2001. It’s the year that decades past looked to as “the future!”
And here it was. I remember It. And I say It, because that’s what It was called.
December 3, 2001, Dean Kamen, serial inventor, looks back at me through the mini CRT TV in my parents’ bedroom. (The one that combined with a VCR. Yes, it truly was the future.) I’m getting ready for another day of high school, but as this morning promises to be the reveal of the biggest invention of my lifetime, I postpone my morning doings with a stopover — Good Morning America waits for no one.
It was given life that morning, and a name: The Segway. The future was born.
What is a Segway? Well, my bibliophilic mind knew this (misspelled) word to mean a transition of sorts, sans interruption.
Is this Segway truly our uninterrupted transition into the future?
It was poised for success: A glorious feat of engineering design. Functional. Fun. Able to solve cities’ mobility demands. But, well…
It was weird. It looked weird. Who was going to ride these things? Well, maybe, I thought, maybe it’ll take off, just like bikes and cars, and cell phones, and all the things we eventually get used to that start out “looking weird.”
But it didn’t. Over course of the next almost two decades, I saw the following people using them:
- Helmet (and sometimes reflective vest) donning tourists
- Police officers
- A couple of math professors at my alma mater
- Kevin James
That was it. I didn’t see swarms of happy consumers taking their new primo toys to the streets. I didn’t see people abandoning bicycles (or cars) for the newest mode of simple and sleek transportation. It would seem that this whole idea of standing on a platform powered by self-propelling wheels was a non-starter.
But then, this month, it wasn’t. Portland’s bike lanes started to overflow with people gripping the handles of their two-wheelers as they glided towards their destinations. The curbs are peppered with them. They, all of the sudden, are cool and prolific.
The rub? They aren’t It. They are electric scooters, not Segways. Not the future — actually, they’re more like the past. They resemble the kick scooter you can find in your grandma’s basement.
What happened? Why did a relic from the past (plus batteries) win the street fight for the future?
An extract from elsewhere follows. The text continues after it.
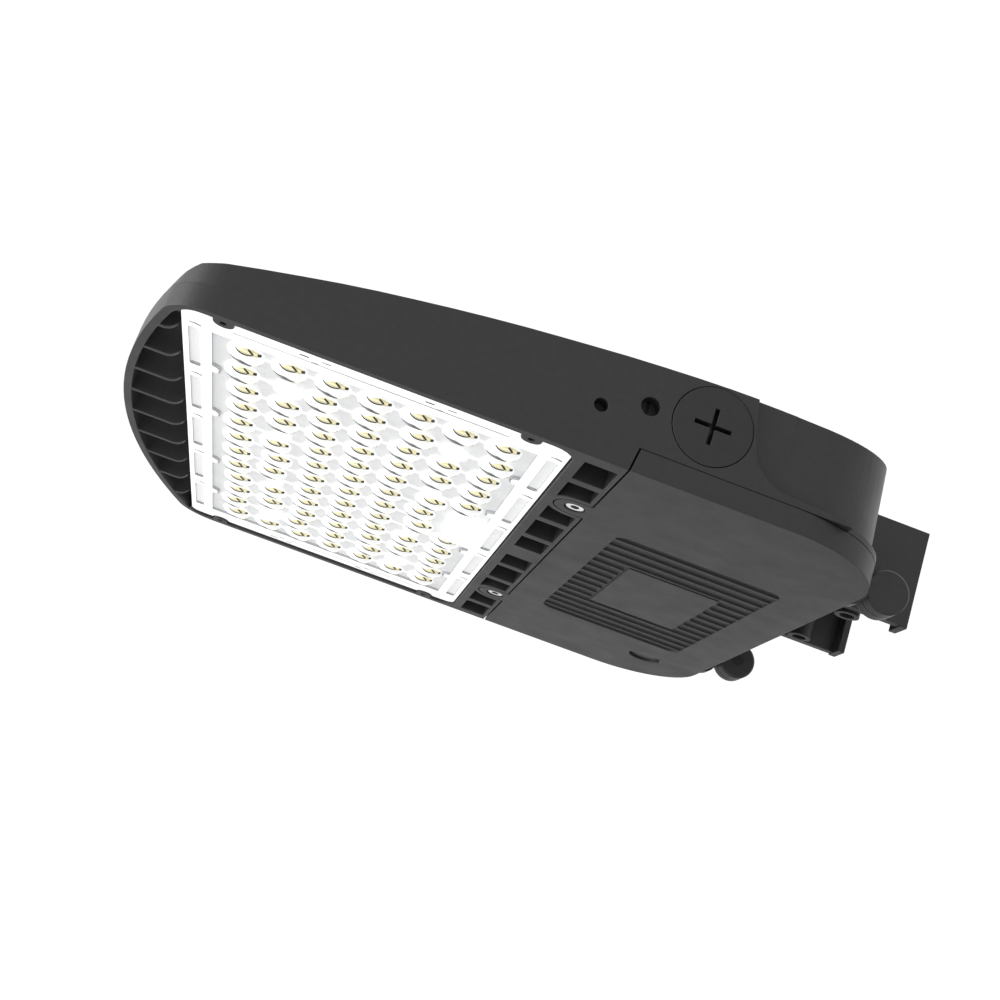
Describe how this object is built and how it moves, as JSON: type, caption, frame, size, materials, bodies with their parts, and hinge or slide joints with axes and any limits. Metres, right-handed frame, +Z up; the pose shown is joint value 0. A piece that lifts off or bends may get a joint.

- Accessibility. The original Segway came in at around $5,000. In 2001, you could easily buy a used Dodge Caravan for that. You get double the wheels, seven times the seats, and a lot more speed for that price. Immediately, the Segway was a luxury good. On the other hand, electric scooters here in Portland are for rent, thanks to a handful of startups to whom the city has granted licenses. Price tag? $1 to start, and $0.15/minute. For that, you would have to rent an electric scooter 1,250 times for 20 minute durations before the Segway becomes more cost efficient. And if you wanted to buy instead of rent a scooter? The price ranges from around $100-$1000 depending on the bells and whistles you want (sometimes literally).
- Looks. I said it before. The Segway looks weird. You just can’t look cool on it. Most people grip (at least initially) white-knuckled to the handles, and, despite the gyroscopic wizardry keeping the Segway perpetually upright, look unbalanced. What’s more, with the hefty price tag, Segwayers immediately present as part of the haut monde, and not in a good way. If one reaches comfort and ease on the Segway, the hoitiness of it all is inescapable. Electric scooters are just the old familiar kick scooter with a bit more power. Nothing to see here.
- Targeting. This incorporates #1 and #2, but in fact is the biggest issue. Who was the target customer? The most high-end consumers who could initially afford it, probably didn’t need it. They could afford to drive their luxury vehicles into the underground parking of their corporate offices. They didn’t need to stand in the open air with the plebeians to commute.
Ok, so forget the highest of the high end. What about the edge consumer? There was a fraction of those who could afford it, but why would they want it? It seemed frivolous and flashy (and perhaps, a touch dorky). The social risk proved costlier than even the price.
And then, there’s the rest — the folks that couldn’t afford it. Maybe they needed it the most, but the gap between the willingness to pay and the price was too far. Especially to own. Renting could have opened the door, but wasn’t an option. The model was wrong: the future, in fact, was an aversion to ownership. For this product to be the future, it needed to attract the future, and the purchase-only model was a fatal attribute.
And while those three things killed the consumer-viability of Segway, they are precisely why the rentable electric scooters are being swept up in available cities. Here’s the thing: For a layperson (like me) a Segway and an electric scooter are basically the same thing. I stand on them. I grip their handles. I direct movement and control speed. They move with little personal effort. They reduce the impact of obstacles (such as traffic or physical exertion) in my getting from A to B. It’s just that one is more accessible, looks cooler, and requires no commitment to use.
Cities are still navigating how to respond to and regulate the rent-a-scoot market, but for now, I’m enjoying the freewheeling (rentwheeling) craze. Sometimes, the future looks a lot more like the past than we expected.